▸ Requirement
Will you write out all the entries below exactly?

#### Supplied material

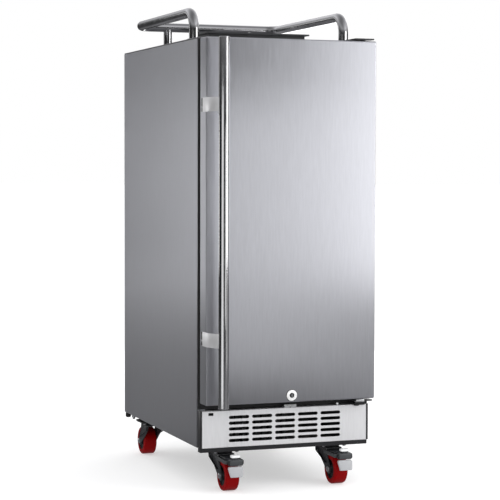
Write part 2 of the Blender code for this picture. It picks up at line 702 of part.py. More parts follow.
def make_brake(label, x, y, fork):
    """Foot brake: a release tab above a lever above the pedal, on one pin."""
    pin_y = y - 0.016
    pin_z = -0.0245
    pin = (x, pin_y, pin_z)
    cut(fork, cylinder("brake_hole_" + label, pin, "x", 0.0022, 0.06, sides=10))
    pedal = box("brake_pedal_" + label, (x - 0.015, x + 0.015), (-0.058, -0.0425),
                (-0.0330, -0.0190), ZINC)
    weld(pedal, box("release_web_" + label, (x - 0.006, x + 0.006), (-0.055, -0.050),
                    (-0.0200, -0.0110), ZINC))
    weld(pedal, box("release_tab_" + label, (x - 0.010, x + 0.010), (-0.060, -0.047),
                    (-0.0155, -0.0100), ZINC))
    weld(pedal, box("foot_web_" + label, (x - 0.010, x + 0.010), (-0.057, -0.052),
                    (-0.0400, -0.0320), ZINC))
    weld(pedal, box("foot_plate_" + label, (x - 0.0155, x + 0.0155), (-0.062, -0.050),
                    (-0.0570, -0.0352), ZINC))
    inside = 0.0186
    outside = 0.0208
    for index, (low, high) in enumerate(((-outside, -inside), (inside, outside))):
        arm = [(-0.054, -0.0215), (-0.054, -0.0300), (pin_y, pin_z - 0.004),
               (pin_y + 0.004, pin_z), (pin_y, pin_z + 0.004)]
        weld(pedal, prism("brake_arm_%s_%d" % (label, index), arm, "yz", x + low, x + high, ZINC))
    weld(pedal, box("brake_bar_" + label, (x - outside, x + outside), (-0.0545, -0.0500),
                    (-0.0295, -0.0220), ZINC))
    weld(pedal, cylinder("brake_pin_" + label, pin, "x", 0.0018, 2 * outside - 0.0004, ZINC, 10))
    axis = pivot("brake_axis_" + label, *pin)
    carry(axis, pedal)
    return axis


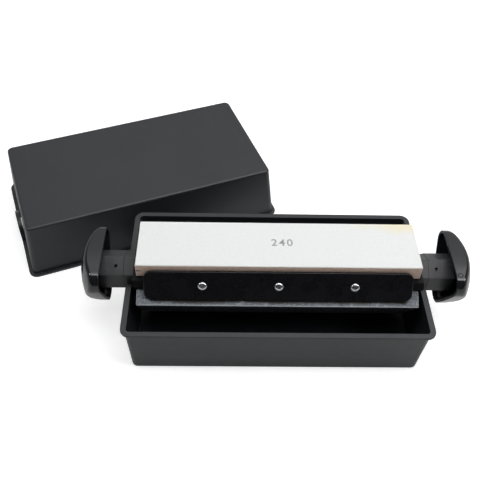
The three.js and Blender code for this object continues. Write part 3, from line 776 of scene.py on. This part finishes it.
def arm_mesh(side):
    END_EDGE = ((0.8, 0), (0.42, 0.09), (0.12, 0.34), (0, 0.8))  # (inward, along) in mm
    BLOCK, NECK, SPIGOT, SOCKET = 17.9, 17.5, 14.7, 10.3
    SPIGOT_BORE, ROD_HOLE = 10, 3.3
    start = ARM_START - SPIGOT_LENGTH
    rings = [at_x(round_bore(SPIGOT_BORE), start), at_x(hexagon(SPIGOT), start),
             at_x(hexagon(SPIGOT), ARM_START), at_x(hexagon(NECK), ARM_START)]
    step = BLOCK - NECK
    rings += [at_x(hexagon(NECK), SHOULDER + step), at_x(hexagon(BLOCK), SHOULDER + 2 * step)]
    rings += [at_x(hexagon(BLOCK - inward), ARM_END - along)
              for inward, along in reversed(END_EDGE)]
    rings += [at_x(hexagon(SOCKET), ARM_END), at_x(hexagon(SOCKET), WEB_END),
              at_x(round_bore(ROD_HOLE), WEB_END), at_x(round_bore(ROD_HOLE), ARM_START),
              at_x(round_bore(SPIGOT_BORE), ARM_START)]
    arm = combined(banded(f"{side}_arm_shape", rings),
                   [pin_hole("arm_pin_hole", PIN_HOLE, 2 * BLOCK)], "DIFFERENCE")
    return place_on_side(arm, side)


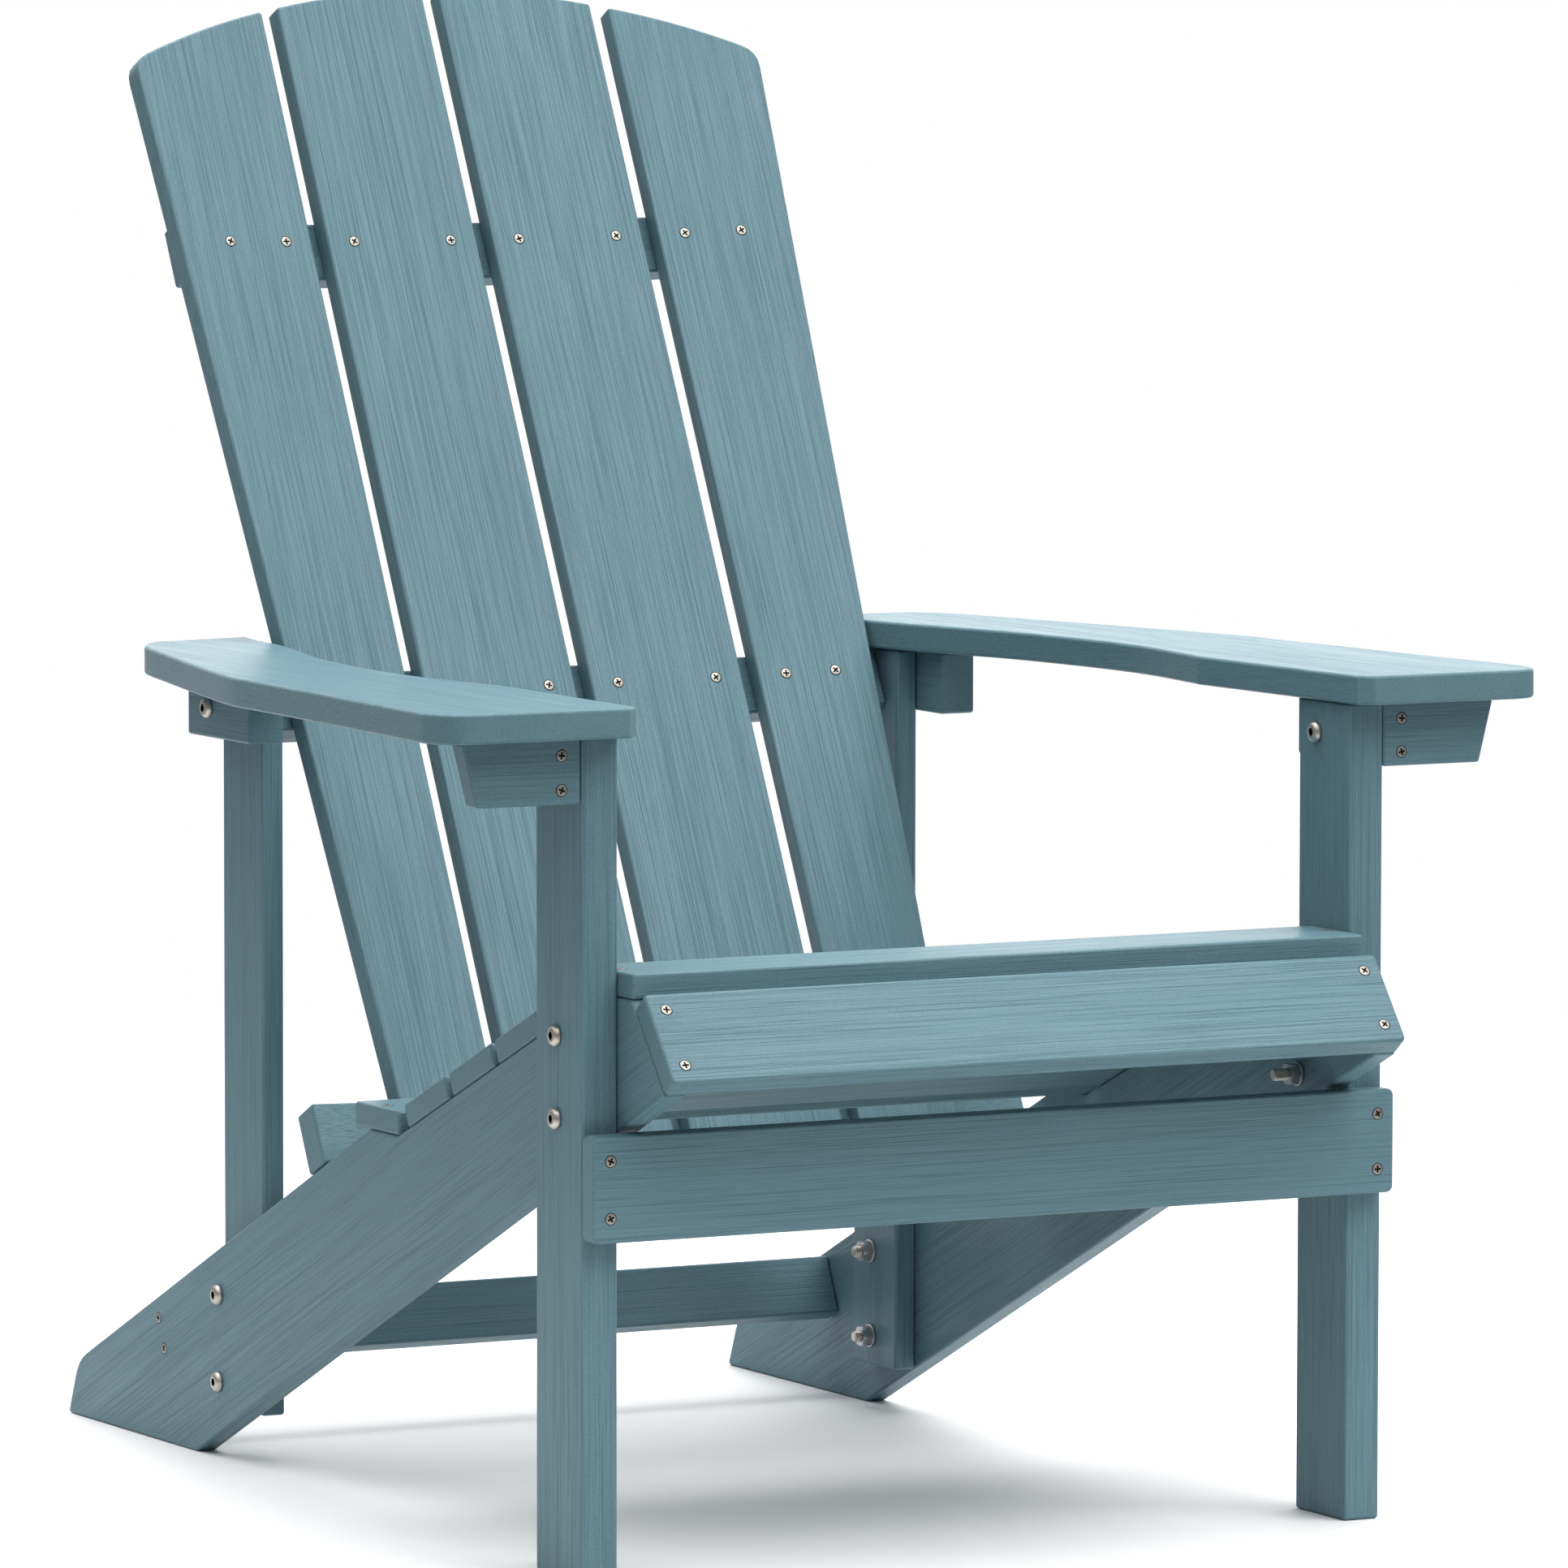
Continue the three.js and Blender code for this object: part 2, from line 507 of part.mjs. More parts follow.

########

▸ Answer in full
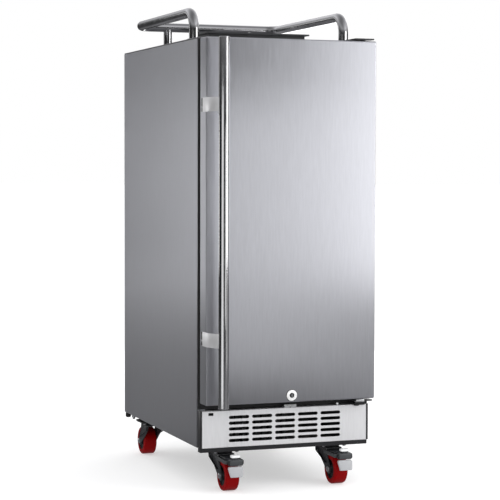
Write part 2 of the Blender code for this picture. It picks up at line 702 of part.py. More parts follow.
def make_brake(label, x, y, fork):
    """Foot brake: a release tab above a lever above the pedal, on one pin."""
    pin_y = y - 0.016
    pin_z = -0.0245
    pin = (x, pin_y, pin_z)
    cut(fork, cylinder("brake_hole_" + label, pin, "x", 0.0022, 0.06, sides=10))
    pedal = box("brake_pedal_" + label, (x - 0.015, x + 0.015), (-0.058, -0.0425),
                (-0.0330, -0.0190), ZINC)
    weld(pedal, box("release_web_" + label, (x - 0.006, x + 0.006), (-0.055, -0.050),
                    (-0.0200, -0.0110), ZINC))
    weld(pedal, box("release_tab_" + label, (x - 0.010, x + 0.010), (-0.060, -0.047),
                    (-0.0155, -0.0100), ZINC))
    weld(pedal, box("foot_web_" + label, (x - 0.010, x + 0.010), (-0.057, -0.052),
                    (-0.0400, -0.0320), ZINC))
    weld(pedal, box("foot_plate_" + label, (x - 0.0155, x + 0.0155), (-0.062, -0.050),
                    (-0.0570, -0.0352), ZINC))
    inside = 0.0186
    outside = 0.0208
    for index, (low, high) in enumerate(((-outside, -inside), (inside, outside))):
        arm = [(-0.054, -0.0215), (-0.054, -0.0300), (pin_y, pin_z - 0.004),
               (pin_y + 0.004, pin_z), (pin_y, pin_z + 0.004)]
        weld(pedal, prism("brake_arm_%s_%d" % (label, index), arm, "yz", x + low, x + high, ZINC))
    weld(pedal, box("brake_bar_" + label, (x - outside, x + outside), (-0.0545, -0.0500),
                    (-0.0295, -0.0220), ZINC))
    weld(pedal, cylinder("brake_pin_" + label, pin, "x", 0.0018, 2 * outside - 0.0004, ZINC, 10))
    axis = pivot("brake_axis_" + label, *pin)
    carry(axis, pedal)
    return axis


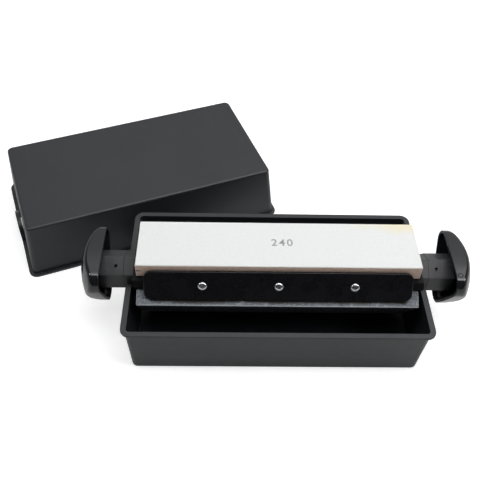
The three.js and Blender code for this object continues. Write part 3, from line 776 of scene.py on. This part finishes it.
def arm_mesh(side):
    END_EDGE = ((0.8, 0), (0.42, 0.09), (0.12, 0.34), (0, 0.8))  # (inward, along) in mm
    BLOCK, NECK, SPIGOT, SOCKET = 17.9, 17.5, 14.7, 10.3
    SPIGOT_BORE, ROD_HOLE = 10, 3.3
    start = ARM_START - SPIGOT_LENGTH
    rings = [at_x(round_bore(SPIGOT_BORE), start), at_x(hexagon(SPIGOT), start),
             at_x(hexagon(SPIGOT), ARM_START), at_x(hexagon(NECK), ARM_START)]
    step = BLOCK - NECK
    rings += [at_x(hexagon(NECK), SHOULDER + step), at_x(hexagon(BLOCK), SHOULDER + 2 * step)]
    rings += [at_x(hexagon(BLOCK - inward), ARM_END - along)
              for inward, along in reversed(END_EDGE)]
    rings += [at_x(hexagon(SOCKET), ARM_END), at_x(hexagon(SOCKET), WEB_END),
              at_x(round_bore(ROD_HOLE), WEB_END), at_x(round_bore(ROD_HOLE), ARM_START),
              at_x(round_bore(SPIGOT_BORE), ARM_START)]
    arm = combined(banded(f"{side}_arm_shape", rings),
                   [pin_hole("arm_pin_hole", PIN_HOLE, 2 * BLOCK)], "DIFFERENCE")
    return place_on_side(arm, side)


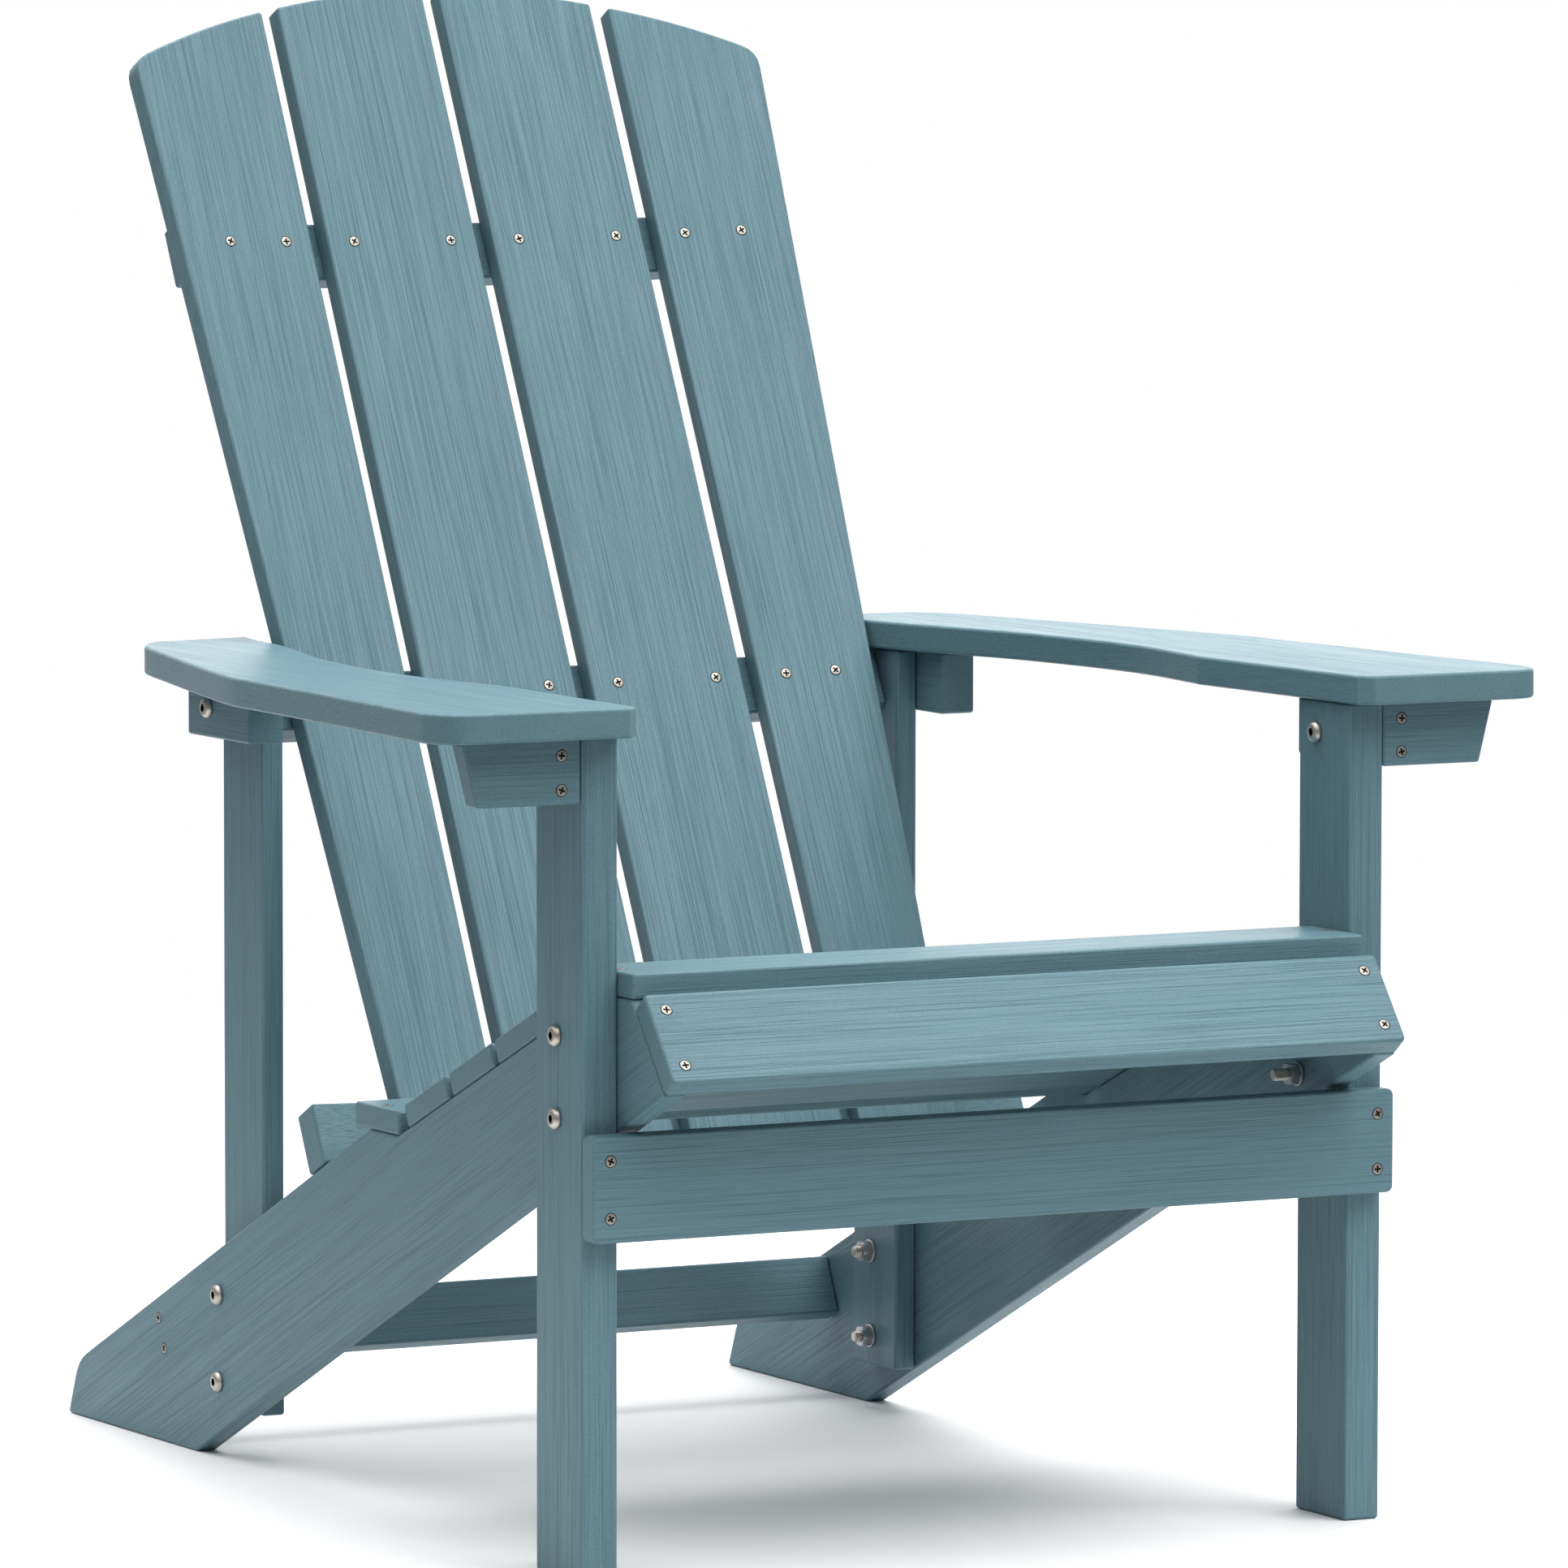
Continue the three.js and Blender code for this object: part 2, from line 507 of part.mjs. More parts follow.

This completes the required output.